The Person Lost to Addiction or Mental Illness
The person you love still exists—you can see their face, hear their voice—but the person you knew is gone, replaced by someone you don't recognize. Mindful approach: Practice radical acceptance of what is, today, right now—not what was, not what might be. You can love someone and accept that you cannot save them. You can hope for their recovery without attaching your wellbeing to it.
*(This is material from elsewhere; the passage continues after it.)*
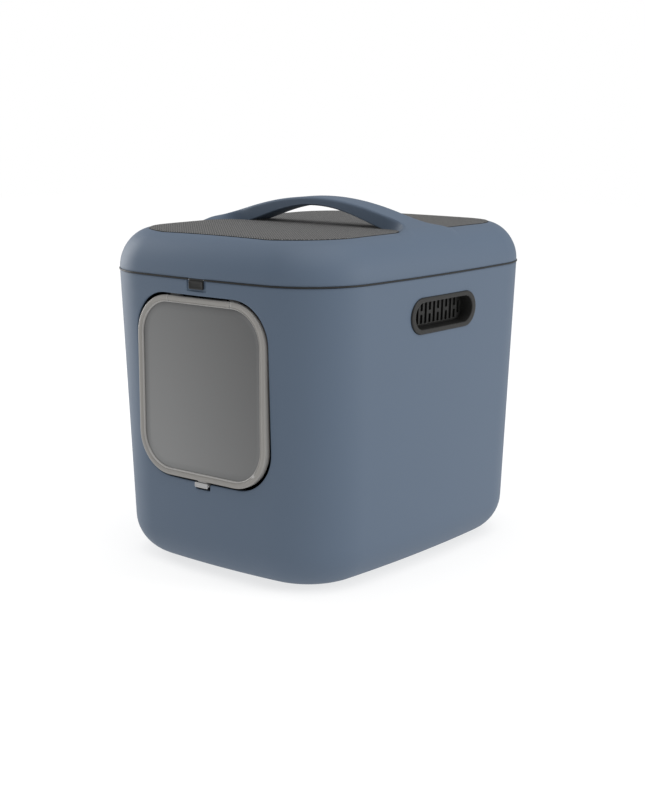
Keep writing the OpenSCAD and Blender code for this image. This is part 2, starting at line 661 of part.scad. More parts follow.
tub_shell();
rubber_feet();
right_grip();
left_grip();
right_filter();
left_filter();
right_filter_cover();
left_filter_cover();
flap_brackets();
bracket_screws();
tub_hinges();
tub_hinge_screws();
lid_hinge_pins();
flap_frame();
flap_pane();
flap_hinge_cover();
flap_pins();
flap_lock();
lid_shell();
top_mat();
rim_ring();
lid_hinges();
lid_hinge_screws();
latch_pin();
lid_latch();
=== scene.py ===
import json
import math

import bmesh
import bpy
import numpy as np
from mathutils import Matrix, Vector


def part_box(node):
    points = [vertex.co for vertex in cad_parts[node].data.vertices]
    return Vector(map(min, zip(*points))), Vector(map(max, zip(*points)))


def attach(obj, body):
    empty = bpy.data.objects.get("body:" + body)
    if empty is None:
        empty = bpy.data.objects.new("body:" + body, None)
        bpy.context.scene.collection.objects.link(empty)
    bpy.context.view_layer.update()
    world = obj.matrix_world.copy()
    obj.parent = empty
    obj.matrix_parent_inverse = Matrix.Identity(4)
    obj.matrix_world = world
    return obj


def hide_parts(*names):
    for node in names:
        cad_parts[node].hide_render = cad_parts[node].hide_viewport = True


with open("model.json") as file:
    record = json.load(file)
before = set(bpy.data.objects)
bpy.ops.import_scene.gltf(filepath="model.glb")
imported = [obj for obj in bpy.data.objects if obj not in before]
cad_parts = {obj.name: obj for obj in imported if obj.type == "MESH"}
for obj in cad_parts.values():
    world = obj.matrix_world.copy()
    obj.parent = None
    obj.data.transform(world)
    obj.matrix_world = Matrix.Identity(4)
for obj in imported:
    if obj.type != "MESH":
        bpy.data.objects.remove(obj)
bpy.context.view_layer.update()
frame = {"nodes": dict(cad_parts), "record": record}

# ---- sizes, in millimetres: the overall ones come from the frame ----
MM = 0.001


def corners(node):
    """Lowest and highest corner of a CAD node, in millimetres."""
    low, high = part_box(node)
    return np.array(low) / MM, np.array(high) / MM


tub_low, tub_high = corners("tub_shell")
lid_low, lid_high = corners("lid_shell")
mat_high = corners("top_mat")[1]
flap_low, flap_high = corners("flap_frame")
lock_low, lock_high = corners("flap_lock")
latch_low, latch_high = corners("lid_latch")
foot_high = corners("rubber_feet")[1]
grip_low, grip_high = corners("right_grip")
hinge_low = corners("tub_hinges")[0]
pin_low, pin_high = corners("lid_hinge_pins")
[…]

When Grief Becomes Your Teacher
There's a transformation that can happen with ambiguous grief—not despite the lack of closure, but because of it. When you stop waiting for closure and start being present with what is, something shifts. You discover that you can carry unresolved loss and still live fully. You learn that not everything needs to be tied up neatly. You develop a tolerance for ambiguity that serves you in every area of life. This isn't "making the best of a bad situation." It's a genuine deepening of wisdom.
A Practice for Tonight
Before you sleep, bring to mind the person or relationship you're grieving. Don't try to analyze, fix, or resolve anything. Simply hold them in your awareness for a few minutes. Notice what arises—sadness, anger, love, confusion, numbness. Whatever comes, let it be there. Then, gently, say to yourself: "I release the need to understand everything." "I release the need for this to be resolved." "I hold this loss with tenderness." "I am allowed to grieve and to live at the same time." You may not feel a dramatic shift. That's fine. The practice isn't about dramatic shifts. It's about slowly, gently teaching your heart that it can hold what seems unholdable—and that on the other side of that holding is not closure, but something better: peace without resolution. The quiet, hard-won peace of someone who has learned to live fully in an imperfect, unresolved, beautiful world.